DATASET EXTRACT:
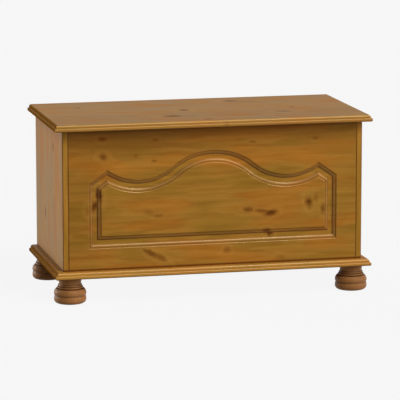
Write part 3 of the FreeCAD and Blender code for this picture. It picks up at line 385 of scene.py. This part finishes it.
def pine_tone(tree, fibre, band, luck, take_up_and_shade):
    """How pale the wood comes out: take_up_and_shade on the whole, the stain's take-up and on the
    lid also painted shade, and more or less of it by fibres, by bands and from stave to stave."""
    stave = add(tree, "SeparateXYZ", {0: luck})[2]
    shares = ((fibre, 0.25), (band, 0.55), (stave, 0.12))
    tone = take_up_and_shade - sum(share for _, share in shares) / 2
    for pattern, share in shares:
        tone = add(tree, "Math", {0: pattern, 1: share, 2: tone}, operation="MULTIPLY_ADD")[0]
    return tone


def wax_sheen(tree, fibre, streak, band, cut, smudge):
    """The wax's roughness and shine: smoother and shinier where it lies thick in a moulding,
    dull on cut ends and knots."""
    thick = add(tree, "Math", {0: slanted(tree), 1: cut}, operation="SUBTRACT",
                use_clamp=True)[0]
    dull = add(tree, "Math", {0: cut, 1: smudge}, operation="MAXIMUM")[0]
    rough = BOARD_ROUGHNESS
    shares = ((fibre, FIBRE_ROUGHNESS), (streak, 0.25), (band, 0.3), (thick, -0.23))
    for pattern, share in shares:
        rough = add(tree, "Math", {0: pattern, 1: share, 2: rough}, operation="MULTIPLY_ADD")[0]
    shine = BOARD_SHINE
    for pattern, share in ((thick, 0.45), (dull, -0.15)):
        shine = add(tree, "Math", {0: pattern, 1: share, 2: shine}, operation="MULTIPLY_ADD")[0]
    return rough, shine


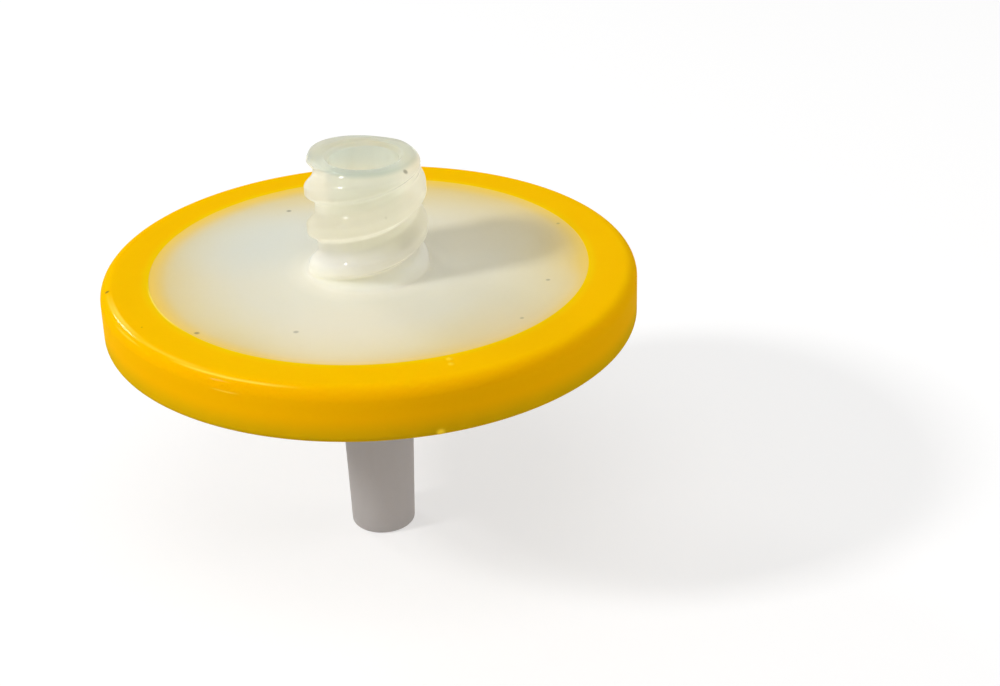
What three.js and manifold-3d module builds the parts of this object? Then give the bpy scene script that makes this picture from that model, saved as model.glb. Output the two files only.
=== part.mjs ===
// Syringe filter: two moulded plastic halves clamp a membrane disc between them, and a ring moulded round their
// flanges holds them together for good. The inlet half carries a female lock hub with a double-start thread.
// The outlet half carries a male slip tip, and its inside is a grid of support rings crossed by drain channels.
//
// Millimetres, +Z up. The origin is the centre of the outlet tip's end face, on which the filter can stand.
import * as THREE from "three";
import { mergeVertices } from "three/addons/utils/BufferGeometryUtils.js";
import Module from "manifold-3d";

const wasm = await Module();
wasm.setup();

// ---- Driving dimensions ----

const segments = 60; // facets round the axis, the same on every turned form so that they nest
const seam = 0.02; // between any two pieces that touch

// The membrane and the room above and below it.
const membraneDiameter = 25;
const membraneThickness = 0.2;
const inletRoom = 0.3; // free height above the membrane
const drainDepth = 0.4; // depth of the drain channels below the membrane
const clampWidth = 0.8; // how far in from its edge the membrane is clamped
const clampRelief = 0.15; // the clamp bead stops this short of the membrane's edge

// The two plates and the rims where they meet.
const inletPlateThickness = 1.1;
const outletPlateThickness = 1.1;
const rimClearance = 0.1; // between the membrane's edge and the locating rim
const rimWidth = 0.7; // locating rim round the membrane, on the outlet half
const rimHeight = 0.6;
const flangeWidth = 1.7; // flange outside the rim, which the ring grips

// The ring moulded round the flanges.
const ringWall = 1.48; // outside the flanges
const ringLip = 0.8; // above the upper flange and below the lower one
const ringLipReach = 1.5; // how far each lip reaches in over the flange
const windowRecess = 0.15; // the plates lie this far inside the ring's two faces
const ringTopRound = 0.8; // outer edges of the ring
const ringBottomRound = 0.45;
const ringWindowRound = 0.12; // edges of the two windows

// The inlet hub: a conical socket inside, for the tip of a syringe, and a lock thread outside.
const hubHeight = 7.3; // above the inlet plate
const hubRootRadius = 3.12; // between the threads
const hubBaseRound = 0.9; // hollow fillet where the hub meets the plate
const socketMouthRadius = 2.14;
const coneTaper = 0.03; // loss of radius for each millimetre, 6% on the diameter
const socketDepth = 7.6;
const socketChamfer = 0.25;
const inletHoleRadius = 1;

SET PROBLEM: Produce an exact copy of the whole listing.

SOLUTION TO THE PROBLEM:
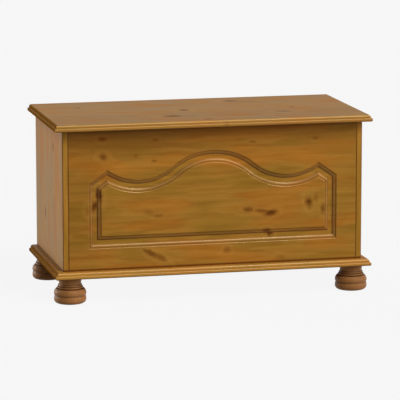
Write part 3 of the FreeCAD and Blender code for this picture. It picks up at line 385 of scene.py. This part finishes it.
def pine_tone(tree, fibre, band, luck, take_up_and_shade):
    """How pale the wood comes out: take_up_and_shade on the whole, the stain's take-up and on the
    lid also painted shade, and more or less of it by fibres, by bands and from stave to stave."""
    stave = add(tree, "SeparateXYZ", {0: luck})[2]
    shares = ((fibre, 0.25), (band, 0.55), (stave, 0.12))
    tone = take_up_and_shade - sum(share for _, share in shares) / 2
    for pattern, share in shares:
        tone = add(tree, "Math", {0: pattern, 1: share, 2: tone}, operation="MULTIPLY_ADD")[0]
    return tone


def wax_sheen(tree, fibre, streak, band, cut, smudge):
    """The wax's roughness and shine: smoother and shinier where it lies thick in a moulding,
    dull on cut ends and knots."""
    thick = add(tree, "Math", {0: slanted(tree), 1: cut}, operation="SUBTRACT",
                use_clamp=True)[0]
    dull = add(tree, "Math", {0: cut, 1: smudge}, operation="MAXIMUM")[0]
    rough = BOARD_ROUGHNESS
    shares = ((fibre, FIBRE_ROUGHNESS), (streak, 0.25), (band, 0.3), (thick, -0.23))
    for pattern, share in shares:
        rough = add(tree, "Math", {0: pattern, 1: share, 2: rough}, operation="MULTIPLY_ADD")[0]
    shine = BOARD_SHINE
    for pattern, share in ((thick, 0.45), (dull, -0.15)):
        shine = add(tree, "Math", {0: pattern, 1: share, 2: shine}, operation="MULTIPLY_ADD")[0]
    return rough, shine


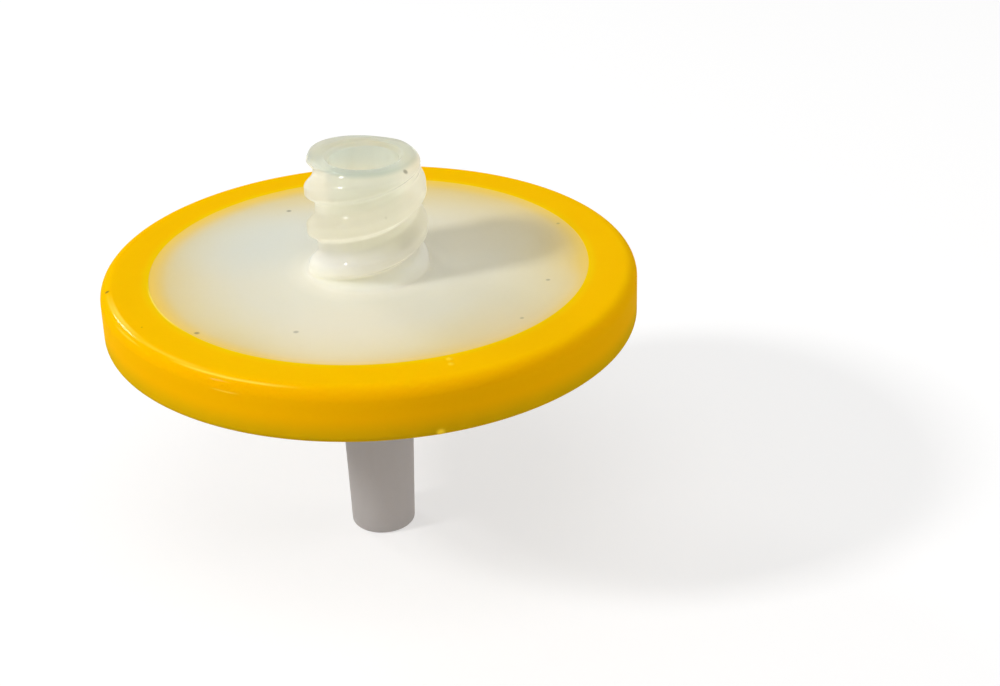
What three.js and manifold-3d module builds the parts of this object? Then give the bpy scene script that makes this picture from that model, saved as model.glb. Output the two files only.
=== part.mjs ===
// Syringe filter: two moulded plastic halves clamp a membrane disc between them, and a ring moulded round their
// flanges holds them together for good. The inlet half carries a female lock hub with a double-start thread.
// The outlet half carries a male slip tip, and its inside is a grid of support rings crossed by drain channels.
//
// Millimetres, +Z up. The origin is the centre of the outlet tip's end face, on which the filter can stand.
import * as THREE from "three";
import { mergeVertices } from "three/addons/utils/BufferGeometryUtils.js";
import Module from "manifold-3d";

const wasm = await Module();
wasm.setup();

// ---- Driving dimensions ----

const segments = 60; // facets round the axis, the same on every turned form so that they nest
const seam = 0.02; // between any two pieces that touch

// The membrane and the room above and below it.
const membraneDiameter = 25;
const membraneThickness = 0.2;
const inletRoom = 0.3; // free height above the membrane
const drainDepth = 0.4; // depth of the drain channels below the membrane
const clampWidth = 0.8; // how far in from its edge the membrane is clamped
const clampRelief = 0.15; // the clamp bead stops this short of the membrane's edge

// The two plates and the rims where they meet.
const inletPlateThickness = 1.1;
const outletPlateThickness = 1.1;
const rimClearance = 0.1; // between the membrane's edge and the locating rim
const rimWidth = 0.7; // locating rim round the membrane, on the outlet half
const rimHeight = 0.6;
const flangeWidth = 1.7; // flange outside the rim, which the ring grips

// The ring moulded round the flanges.
const ringWall = 1.48; // outside the flanges
const ringLip = 0.8; // above the upper flange and below the lower one
const ringLipReach = 1.5; // how far each lip reaches in over the flange
const windowRecess = 0.15; // the plates lie this far inside the ring's two faces
const ringTopRound = 0.8; // outer edges of the ring
const ringBottomRound = 0.45;
const ringWindowRound = 0.12; // edges of the two windows

// The inlet hub: a conical socket inside, for the tip of a syringe, and a lock thread outside.
const hubHeight = 7.3; // above the inlet plate
const hubRootRadius = 3.12; // between the threads
const hubBaseRound = 0.9; // hollow fillet where the hub meets the plate
const socketMouthRadius = 2.14;
const coneTaper = 0.03; // loss of radius for each millimetre, 6% on the diameter
const socketDepth = 7.6;
const socketChamfer = 0.25;
const inletHoleRadius = 1;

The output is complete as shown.